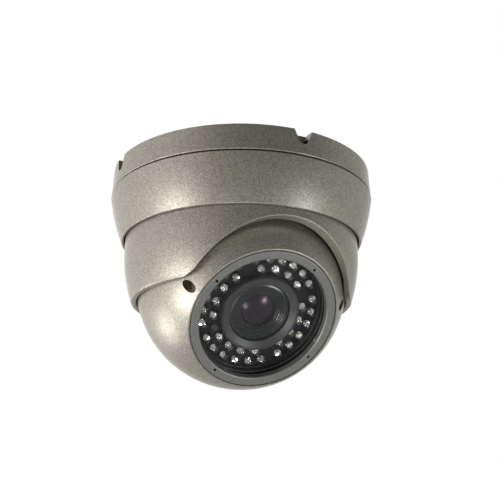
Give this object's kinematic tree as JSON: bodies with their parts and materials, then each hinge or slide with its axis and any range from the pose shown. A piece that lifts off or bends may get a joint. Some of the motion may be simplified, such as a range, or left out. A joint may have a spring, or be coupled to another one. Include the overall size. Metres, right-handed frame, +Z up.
{
  "type": "dome camera",
  "caption": "Ceiling dome camera: a ball with lens, lamp ring and window tilts in a turret shell that pans inside a tapered cover ring on a round base.",
  "frame": {"origin": "centre of the flat ceiling face of the base", "axes": "+Z up into the ceiling along the pan axis, lens looks towards -Y and 42.4 degrees down at rest, +X is the tilt axis"},
  "size_m": [0.145, 0.145, 0.119],
  "materials": {
    "painted_casting": "cast, with satin metallic grey-beige paint",
    "bezel_metal": "turned, with satin grey paint",
    "foam": "closed-cell foam",
    "black_rubber": "matte rubber",
    "felt": "black felt",
    "shroud_rubber": "charcoal silicone rubber",
    "steel": "plain steel",
    "black_screw": "black oxide",
    "nylon": "natural nylon",
    "black_plastic": "matte black moulding",
    "window_glass": "clear flat glass",
    "lens_glass": "coated optical glass",
    "led_lens": "clear epoxy",
    "circuit_board": "dark solder mask",
    "lens_black": "dark anodised",
    "chip": "epoxy package",
    "connector_plastic": "white nylon",
    "brass": "turned brass",
    "gear_plate_metal": "sheet metal",
    "gear_plastic": "acetal"
  },
  "bodies": {
    "base": {"base_plate": "painted_casting", "ceiling_gasket": "foam", "cable_grommet": "black_rubber", "cover_ring": "painted_casting", "cover_seal": "black_rubber", "cover_lock_screw": "steel", "pan_friction_washer": "nylon", "pan_spring_washer": "steel", "pan_retaining_ring": "steel"},
    "turret": {"turret_shell": "painted_casting", "dust_wiper": "felt", "trunnion_bushes": "nylon"},
    "eyeball": {"ball_front_housing": "painted_casting", "ball_rear_housing": "painted_casting", "ball_seal": "black_rubber", "ball_screws": "steel", "trunnion_pins": "steel", "tilt_friction_washers": "nylon", "cable_gland": "black_plastic", "front_bezel": "bezel_metal", "front_glass": "window_glass", "glass_gasket": "black_rubber", "led_board": "circuit_board", "leds_outer": "led_lens", "leds_inner": "led_lens", "photocell": "led_lens", "led_holder": "black_plastic", "led_board_screws": "black_screw", "lens_shroud": "shroud_rubber", "lens_barrel": "lens_black", "front_element": "lens_glass", "rear_elements": "lens_glass", "lens_mount": "black_plastic", "ir_cut_filter": "lens_glass", "image_sensor": "chip", "sensor_board": "circuit_board", "main_board": "circuit_board", "board_standoffs": "brass", "board_screws": "steel", "board_components": "chip", "board_connectors": "connector_plastic", "gear_plate": "gear_plate_metal", "gear_plate_screws": "steel", "idler_pins": "steel"},
    "zoom_ring": {"zoom_ring": "gear_plastic"},
    "focus_ring": {"focus_ring": "gear_plastic"},
    "zoom_idler": {"zoom_idler": "gear_plastic"},
    "focus_idler": {"focus_idler": "gear_plastic"},
    "zoom_adjuster": {"zoom_adjuster": "brass"},
    "focus_adjuster": {"focus_adjuster": "brass"}
  },
  "joints": [
    {"name": "pan", "type": "hinge", "parent": "base", "child": "turret", "pos_m": [0, 0, -0.03], "axis": [0, 0, 1], "range_deg": [-175, 175]},
    {"name": "tilt", "type": "hinge", "parent": "turret", "child": "eyeball", "pos_m": [0, 0, -0.062], "axis": [1, 0, 0], "range_deg": [-22, 47.6]},
    {"name": "zoom", "type": "hinge", "parent": "eyeball", "child": "zoom_ring", "pos_m": [0, -0.0048, -0.06638], "axis": [0, -0.7385, -0.6743], "range_deg": [-40, 40]},
    {"name": "focus", "type": "hinge", "parent": "eyeball", "child": "focus_ring", "pos_m": [0, -0.01218, -0.07313], "axis": [0, -0.7385, -0.6743], "range_deg": [-40, 40]},
    {"name": "zoom_idler_spin", "type": "hinge", "parent": "eyeball", "child": "zoom_idler", "pos_m": [-0.02962, -0.0084, -0.06244], "axis": [0, -0.7385, -0.6743], "range_deg": [-86, 86]},
    {"name": "focus_idler_spin", "type": "hinge", "parent": "eyeball", "child": "focus_idler", "pos_m": [0.02962, -0.01578, -0.06919], "axis": [0, -0.7385, -0.6743], "range_deg": [-86, 86]},
    {"name": "zoom_adjuster_spin", "type": "hinge", "parent": "eyeball", "child": "zoom_adjuster", "pos_m": [-0.0427, -0.02702, -0.07097], "axis": [0, -0.7385, -0.6743], "range_deg": [-172, 172]},
    {"name": "focus_adjuster_spin", "type": "hinge", "parent": "eyeball", "child": "focus_adjuster", "pos_m": [0.0427, -0.02702, -0.07097], "axis": [0, -0.7385, -0.6743], "range_deg": [-172, 172]}
  ],
  "couplings": [
    {"joint": "zoom_idler_spin", "follows": "zoom", "ratio": -2.125},
    {"joint": "focus_idler_spin", "follows": "focus", "ratio": -2.125},
    {"joint": "zoom_adjuster_spin", "follows": "zoom", "ratio": 4.25},
    {"joint": "focus_adjuster_spin", "follows": "focus", "ratio": 4.25}
  ]
}
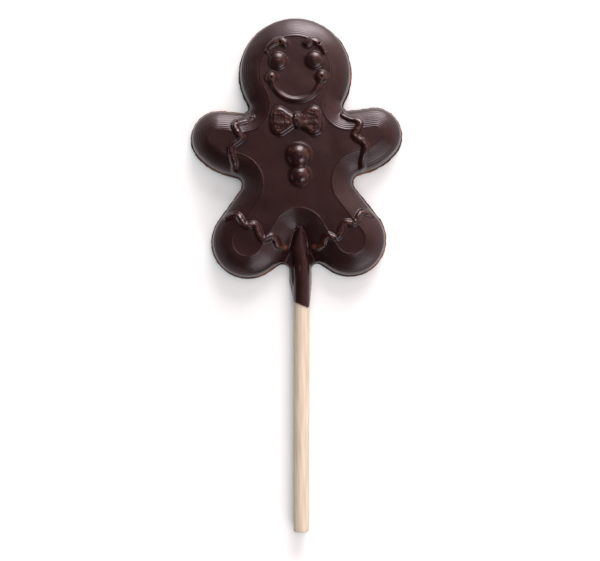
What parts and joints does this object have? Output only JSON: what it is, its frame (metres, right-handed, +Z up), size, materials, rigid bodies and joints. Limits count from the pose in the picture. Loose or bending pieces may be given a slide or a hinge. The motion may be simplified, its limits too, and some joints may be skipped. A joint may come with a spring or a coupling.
{
  "type": "chocolate lollipop",
  "caption": "Dark chocolate lollipop moulded as a gingerbread man with piped cuffs, bow tie and buttons, on a round wooden stick, lying on its flat back.",
  "frame": {"origin": "middle of the whole lollipop, on the surface that it lies on", "axes": "+Z up out of the figure's front, +Y from the stick's free end to the figure's head, +X to the viewer's right"},
  "size_m": [0.0612, 0.1476, 0.0108],
  "materials": {
    "chocolate": "satin dark chocolate, with fine mould lines",
    "stick": "bare pale birch, turned and cut square"
  },
  "bodies": {
    "root": {"chocolate": "chocolate", "stick": "stick"}
  },
  "joints": []
}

##############################

Extract every entry in the listing word for word.

- Exercise response:
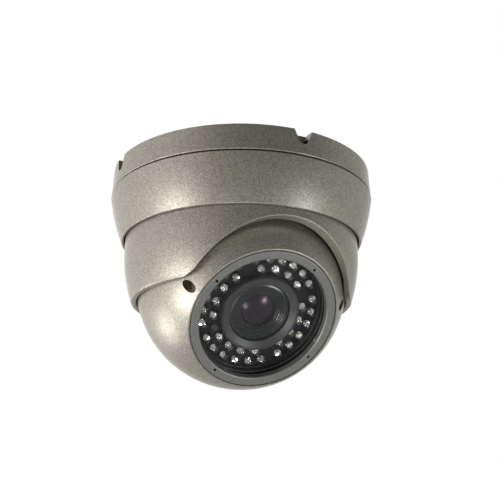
Give this object's kinematic tree as JSON: bodies with their parts and materials, then each hinge or slide with its axis and any range from the pose shown. A piece that lifts off or bends may get a joint. Some of the motion may be simplified, such as a range, or left out. A joint may have a spring, or be coupled to another one. Include the overall size. Metres, right-handed frame, +Z up.
{
  "type": "dome camera",
  "caption": "Ceiling dome camera: a ball with lens, lamp ring and window tilts in a turret shell that pans inside a tapered cover ring on a round base.",
  "frame": {"origin": "centre of the flat ceiling face of the base", "axes": "+Z up into the ceiling along the pan axis, lens looks towards -Y and 42.4 degrees down at rest, +X is the tilt axis"},
  "size_m": [0.145, 0.145, 0.119],
  "materials": {
    "painted_casting": "cast, with satin metallic grey-beige paint",
    "bezel_metal": "turned, with satin grey paint",
    "foam": "closed-cell foam",
    "black_rubber": "matte rubber",
    "felt": "black felt",
    "shroud_rubber": "charcoal silicone rubber",
    "steel": "plain steel",
    "black_screw": "black oxide",
    "nylon": "natural nylon",
    "black_plastic": "matte black moulding",
    "window_glass": "clear flat glass",
    "lens_glass": "coated optical glass",
    "led_lens": "clear epoxy",
    "circuit_board": "dark solder mask",
    "lens_black": "dark anodised",
    "chip": "epoxy package",
    "connector_plastic": "white nylon",
    "brass": "turned brass",
    "gear_plate_metal": "sheet metal",
    "gear_plastic": "acetal"
  },
  "bodies": {
    "base": {"base_plate": "painted_casting", "ceiling_gasket": "foam", "cable_grommet": "black_rubber", "cover_ring": "painted_casting", "cover_seal": "black_rubber", "cover_lock_screw": "steel", "pan_friction_washer": "nylon", "pan_spring_washer": "steel", "pan_retaining_ring": "steel"},
    "turret": {"turret_shell": "painted_casting", "dust_wiper": "felt", "trunnion_bushes": "nylon"},
    "eyeball": {"ball_front_housing": "painted_casting", "ball_rear_housing": "painted_casting", "ball_seal": "black_rubber", "ball_screws": "steel", "trunnion_pins": "steel", "tilt_friction_washers": "nylon", "cable_gland": "black_plastic", "front_bezel": "bezel_metal", "front_glass": "window_glass", "glass_gasket": "black_rubber", "led_board": "circuit_board", "leds_outer": "led_lens", "leds_inner": "led_lens", "photocell": "led_lens", "led_holder": "black_plastic", "led_board_screws": "black_screw", "lens_shroud": "shroud_rubber", "lens_barrel": "lens_black", "front_element": "lens_glass", "rear_elements": "lens_glass", "lens_mount": "black_plastic", "ir_cut_filter": "lens_glass", "image_sensor": "chip", "sensor_board": "circuit_board", "main_board": "circuit_board", "board_standoffs": "brass", "board_screws": "steel", "board_components": "chip", "board_connectors": "connector_plastic", "gear_plate": "gear_plate_metal", "gear_plate_screws": "steel", "idler_pins": "steel"},
    "zoom_ring": {"zoom_ring": "gear_plastic"},
    "focus_ring": {"focus_ring": "gear_plastic"},
    "zoom_idler": {"zoom_idler": "gear_plastic"},
    "focus_idler": {"focus_idler": "gear_plastic"},
    "zoom_adjuster": {"zoom_adjuster": "brass"},
    "focus_adjuster": {"focus_adjuster": "brass"}
  },
  "joints": [
    {"name": "pan", "type": "hinge", "parent": "base", "child": "turret", "pos_m": [0, 0, -0.03], "axis": [0, 0, 1], "range_deg": [-175, 175]},
    {"name": "tilt", "type": "hinge", "parent": "turret", "child": "eyeball", "pos_m": [0, 0, -0.062], "axis": [1, 0, 0], "range_deg": [-22, 47.6]},
    {"name": "zoom", "type": "hinge", "parent": "eyeball", "child": "zoom_ring", "pos_m": [0, -0.0048, -0.06638], "axis": [0, -0.7385, -0.6743], "range_deg": [-40, 40]},
    {"name": "focus", "type": "hinge", "parent": "eyeball", "child": "focus_ring", "pos_m": [0, -0.01218, -0.07313], "axis": [0, -0.7385, -0.6743], "range_deg": [-40, 40]},
    {"name": "zoom_idler_spin", "type": "hinge", "parent": "eyeball", "child": "zoom_idler", "pos_m": [-0.02962, -0.0084, -0.06244], "axis": [0, -0.7385, -0.6743], "range_deg": [-86, 86]},
    {"name": "focus_idler_spin", "type": "hinge", "parent": "eyeball", "child": "focus_idler", "pos_m": [0.02962, -0.01578, -0.06919], "axis": [0, -0.7385, -0.6743], "range_deg": [-86, 86]},
    {"name": "zoom_adjuster_spin", "type": "hinge", "parent": "eyeball", "child": "zoom_adjuster", "pos_m": [-0.0427, -0.02702, -0.07097], "axis": [0, -0.7385, -0.6743], "range_deg": [-172, 172]},
    {"name": "focus_adjuster_spin", "type": "hinge", "parent": "eyeball", "child": "focus_adjuster", "pos_m": [0.0427, -0.02702, -0.07097], "axis": [0, -0.7385, -0.6743], "range_deg": [-172, 172]}
  ],
  "couplings": [
    {"joint": "zoom_idler_spin", "follows": "zoom", "ratio": -2.125},
    {"joint": "focus_idler_spin", "follows": "focus", "ratio": -2.125},
    {"joint": "zoom_adjuster_spin", "follows": "zoom", "ratio": 4.25},
    {"joint": "focus_adjuster_spin", "follows": "focus", "ratio": 4.25}
  ]
}
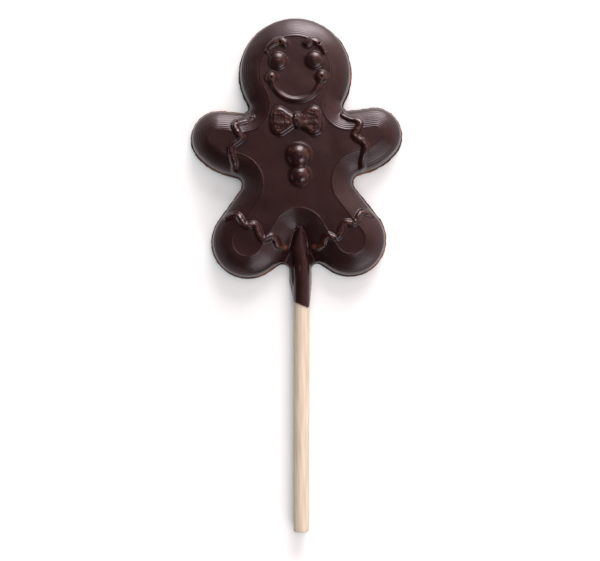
What parts and joints does this object have? Output only JSON: what it is, its frame (metres, right-handed, +Z up), size, materials, rigid bodies and joints. Limits count from the pose in the picture. Loose or bending pieces may be given a slide or a hinge. The motion may be simplified, its limits too, and some joints may be skipped. A joint may come with a spring or a coupling.
{
  "type": "chocolate lollipop",
  "caption": "Dark chocolate lollipop moulded as a gingerbread man with piped cuffs, bow tie and buttons, on a round wooden stick, lying on its flat back.",
  "frame": {"origin": "middle of the whole lollipop, on the surface that it lies on", "axes": "+Z up out of the figure's front, +Y from the stick's free end to the figure's head, +X to the viewer's right"},
  "size_m": [0.0612, 0.1476, 0.0108],
  "materials": {
    "chocolate": "satin dark chocolate, with fine mould lines",
    "stick": "bare pale birch, turned and cut square"
  },
  "bodies": {
    "root": {"chocolate": "chocolate", "stick": "stick"}
  },
  "joints": []
}